> [RECORDED INFORMATION]:

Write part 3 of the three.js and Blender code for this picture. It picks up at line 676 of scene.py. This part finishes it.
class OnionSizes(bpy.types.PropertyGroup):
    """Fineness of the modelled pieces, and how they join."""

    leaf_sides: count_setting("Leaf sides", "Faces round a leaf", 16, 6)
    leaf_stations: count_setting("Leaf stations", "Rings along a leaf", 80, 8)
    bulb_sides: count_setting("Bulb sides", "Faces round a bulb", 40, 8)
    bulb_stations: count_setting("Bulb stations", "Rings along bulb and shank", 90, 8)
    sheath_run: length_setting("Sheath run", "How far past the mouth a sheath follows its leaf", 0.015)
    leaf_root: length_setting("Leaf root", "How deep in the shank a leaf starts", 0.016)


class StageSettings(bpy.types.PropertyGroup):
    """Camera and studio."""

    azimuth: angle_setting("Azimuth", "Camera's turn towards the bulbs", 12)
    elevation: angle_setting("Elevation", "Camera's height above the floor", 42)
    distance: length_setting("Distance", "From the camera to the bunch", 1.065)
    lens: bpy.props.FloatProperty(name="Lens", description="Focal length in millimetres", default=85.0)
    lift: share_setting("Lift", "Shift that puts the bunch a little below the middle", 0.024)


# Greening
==
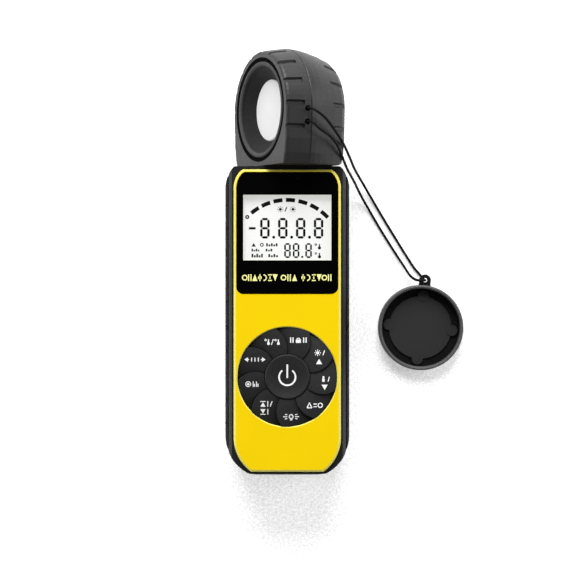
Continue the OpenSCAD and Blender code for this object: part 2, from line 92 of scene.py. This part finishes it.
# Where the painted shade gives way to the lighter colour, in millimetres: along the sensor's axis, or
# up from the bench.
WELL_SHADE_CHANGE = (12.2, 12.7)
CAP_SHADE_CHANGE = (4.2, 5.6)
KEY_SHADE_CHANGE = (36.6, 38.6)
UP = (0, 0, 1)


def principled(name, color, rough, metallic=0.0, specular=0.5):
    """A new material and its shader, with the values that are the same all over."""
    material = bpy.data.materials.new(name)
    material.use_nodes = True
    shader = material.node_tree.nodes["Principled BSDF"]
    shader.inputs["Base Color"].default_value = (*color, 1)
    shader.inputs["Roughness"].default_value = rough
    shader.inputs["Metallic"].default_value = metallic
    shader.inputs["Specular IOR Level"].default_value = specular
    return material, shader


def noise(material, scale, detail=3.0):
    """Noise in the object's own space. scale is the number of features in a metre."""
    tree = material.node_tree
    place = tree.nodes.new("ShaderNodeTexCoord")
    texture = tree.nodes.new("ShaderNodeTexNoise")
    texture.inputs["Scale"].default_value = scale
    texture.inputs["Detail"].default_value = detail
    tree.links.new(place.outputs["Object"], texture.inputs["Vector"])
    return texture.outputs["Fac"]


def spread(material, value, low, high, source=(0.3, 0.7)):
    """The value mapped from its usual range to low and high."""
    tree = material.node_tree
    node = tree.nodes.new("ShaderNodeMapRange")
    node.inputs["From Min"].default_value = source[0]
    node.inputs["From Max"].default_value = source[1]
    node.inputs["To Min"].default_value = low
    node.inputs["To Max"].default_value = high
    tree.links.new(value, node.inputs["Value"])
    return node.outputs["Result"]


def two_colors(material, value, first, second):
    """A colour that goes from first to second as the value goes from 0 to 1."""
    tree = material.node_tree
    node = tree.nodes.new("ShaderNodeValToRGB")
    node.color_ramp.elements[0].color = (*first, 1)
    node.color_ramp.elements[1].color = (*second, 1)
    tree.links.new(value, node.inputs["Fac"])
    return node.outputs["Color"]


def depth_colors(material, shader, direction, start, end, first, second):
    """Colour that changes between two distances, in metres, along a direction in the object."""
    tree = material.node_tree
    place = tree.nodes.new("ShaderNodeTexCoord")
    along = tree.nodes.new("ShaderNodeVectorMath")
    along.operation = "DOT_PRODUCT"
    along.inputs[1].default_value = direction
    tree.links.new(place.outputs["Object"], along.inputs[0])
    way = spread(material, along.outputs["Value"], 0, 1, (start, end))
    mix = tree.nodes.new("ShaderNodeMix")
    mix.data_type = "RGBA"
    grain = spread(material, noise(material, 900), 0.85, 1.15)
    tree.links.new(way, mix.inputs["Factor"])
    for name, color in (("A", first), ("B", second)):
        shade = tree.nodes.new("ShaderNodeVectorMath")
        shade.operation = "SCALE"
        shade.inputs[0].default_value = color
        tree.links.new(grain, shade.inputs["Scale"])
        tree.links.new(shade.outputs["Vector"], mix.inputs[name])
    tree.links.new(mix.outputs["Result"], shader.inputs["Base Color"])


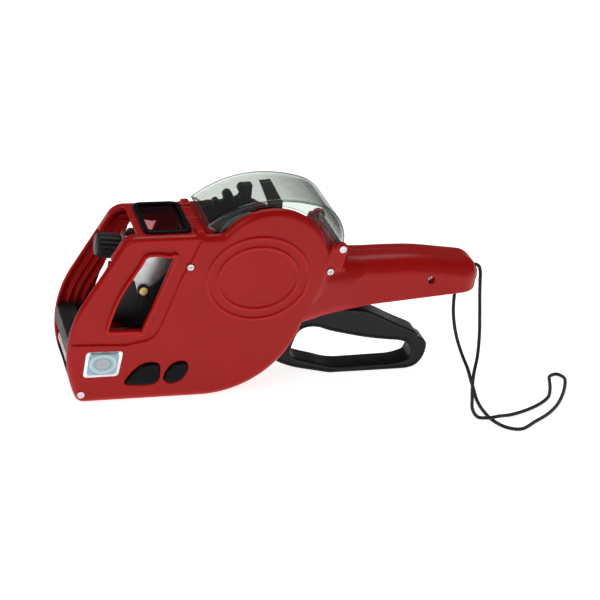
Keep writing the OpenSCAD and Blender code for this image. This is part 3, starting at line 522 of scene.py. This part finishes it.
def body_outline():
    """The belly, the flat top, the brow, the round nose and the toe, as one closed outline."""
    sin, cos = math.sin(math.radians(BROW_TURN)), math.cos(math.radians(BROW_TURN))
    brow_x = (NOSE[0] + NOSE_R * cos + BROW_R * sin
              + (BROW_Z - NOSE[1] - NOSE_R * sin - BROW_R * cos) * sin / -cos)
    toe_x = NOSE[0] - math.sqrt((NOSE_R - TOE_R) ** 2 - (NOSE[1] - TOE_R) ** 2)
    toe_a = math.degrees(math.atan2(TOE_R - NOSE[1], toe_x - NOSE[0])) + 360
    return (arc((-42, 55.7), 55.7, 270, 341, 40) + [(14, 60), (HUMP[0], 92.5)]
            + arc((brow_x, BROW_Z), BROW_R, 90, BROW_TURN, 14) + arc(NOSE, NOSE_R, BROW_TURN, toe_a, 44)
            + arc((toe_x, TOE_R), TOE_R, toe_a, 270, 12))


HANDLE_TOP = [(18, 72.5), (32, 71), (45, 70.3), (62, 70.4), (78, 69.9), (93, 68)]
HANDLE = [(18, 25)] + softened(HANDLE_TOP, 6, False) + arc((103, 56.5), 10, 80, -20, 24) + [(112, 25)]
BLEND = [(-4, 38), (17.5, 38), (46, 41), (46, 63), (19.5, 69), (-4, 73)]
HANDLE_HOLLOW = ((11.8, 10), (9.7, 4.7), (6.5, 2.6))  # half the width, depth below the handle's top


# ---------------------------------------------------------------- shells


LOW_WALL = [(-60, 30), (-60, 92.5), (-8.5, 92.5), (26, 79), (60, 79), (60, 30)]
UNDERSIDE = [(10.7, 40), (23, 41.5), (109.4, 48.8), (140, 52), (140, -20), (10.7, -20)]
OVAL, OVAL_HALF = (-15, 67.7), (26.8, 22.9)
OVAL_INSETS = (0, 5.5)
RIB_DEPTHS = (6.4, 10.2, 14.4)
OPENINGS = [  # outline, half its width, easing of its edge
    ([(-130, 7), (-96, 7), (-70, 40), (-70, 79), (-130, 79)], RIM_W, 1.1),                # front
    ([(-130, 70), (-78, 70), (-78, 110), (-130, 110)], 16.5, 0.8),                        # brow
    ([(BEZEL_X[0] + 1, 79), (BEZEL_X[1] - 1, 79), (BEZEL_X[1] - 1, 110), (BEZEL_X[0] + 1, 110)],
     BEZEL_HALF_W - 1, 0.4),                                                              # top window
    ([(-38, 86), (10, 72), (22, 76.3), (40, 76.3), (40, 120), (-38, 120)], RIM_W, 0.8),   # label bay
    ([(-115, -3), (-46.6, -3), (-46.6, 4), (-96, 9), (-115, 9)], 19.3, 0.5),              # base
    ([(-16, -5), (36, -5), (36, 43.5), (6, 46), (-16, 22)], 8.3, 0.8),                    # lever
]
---
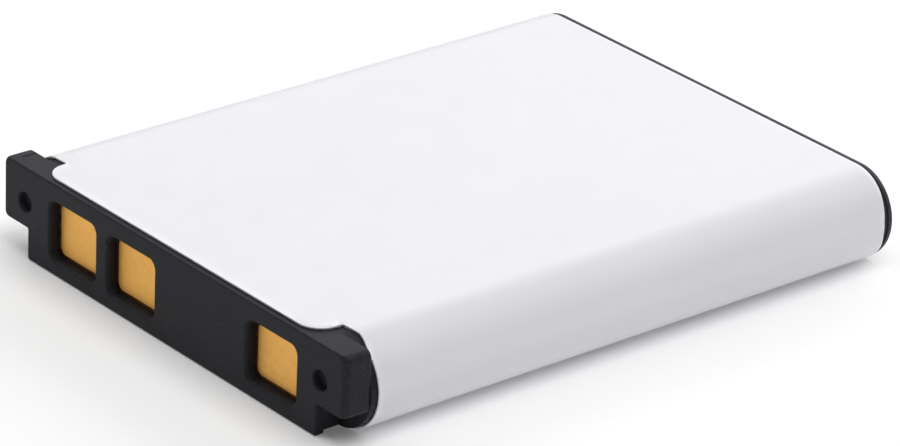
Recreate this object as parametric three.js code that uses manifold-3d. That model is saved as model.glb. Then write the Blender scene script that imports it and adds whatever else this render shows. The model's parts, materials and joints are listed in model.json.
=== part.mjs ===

> [THE TASK]:
Give again, word for word, only the lines running from the line with "Write part 3" through the line with "of the modelled"; include both of those lines.

> [ANSWER IN FULL]:
Write part 3 of the three.js and Blender code for this picture. It picks up at line 676 of scene.py. This part finishes it.
class OnionSizes(bpy.types.PropertyGroup):
    """Fineness of the modelled pieces, and how they join."""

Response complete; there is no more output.